The OIG review committee is made up of SPD officers and representatives, BIPOC community members as well as analysts who help with the data.

In the 73-page review, the OIG panel offered 26 recommendations after taking a detailed look at the Seattle Police Department's response during the six-day period between June 2-7, 2020. It was during this time when protestors gathered at SPD’s barricaded East Precinct.
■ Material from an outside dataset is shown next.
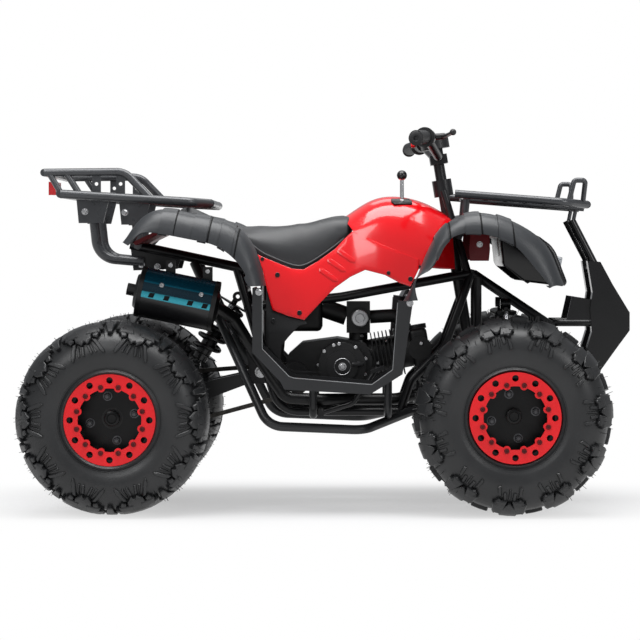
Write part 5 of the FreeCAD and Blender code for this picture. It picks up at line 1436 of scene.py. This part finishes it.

It quickly became a “hot” spot with tensions escalating around it.

During that specific time period, the report noted the eroding trust between SPD and the community. 

“Without working with protesters to understand their goals and work toward mutually agreeable solutions, the department continued to make tactical decisions that did not de-escalate the situation,” the report says.

“One of the biggest recommendations to take from the report is prevention," said Mirosalva Meza, inspector general for public safety. "Which means having SPD begin building bridges now with different communities so that trust can be established before the events happen.” 

Meza added, “This way, if a protest takes place, liaisons will already be able to communicate to help de-escalate situations if necessary.”

The Seattle Police Department has already implemented some of the recommendations from the OIG’s first report, which was released in July.

A third report focusing on the days and actions between June 8 and July 2 centering around the Capitol Hill Autonomous Zone is expected to be released in the coming months.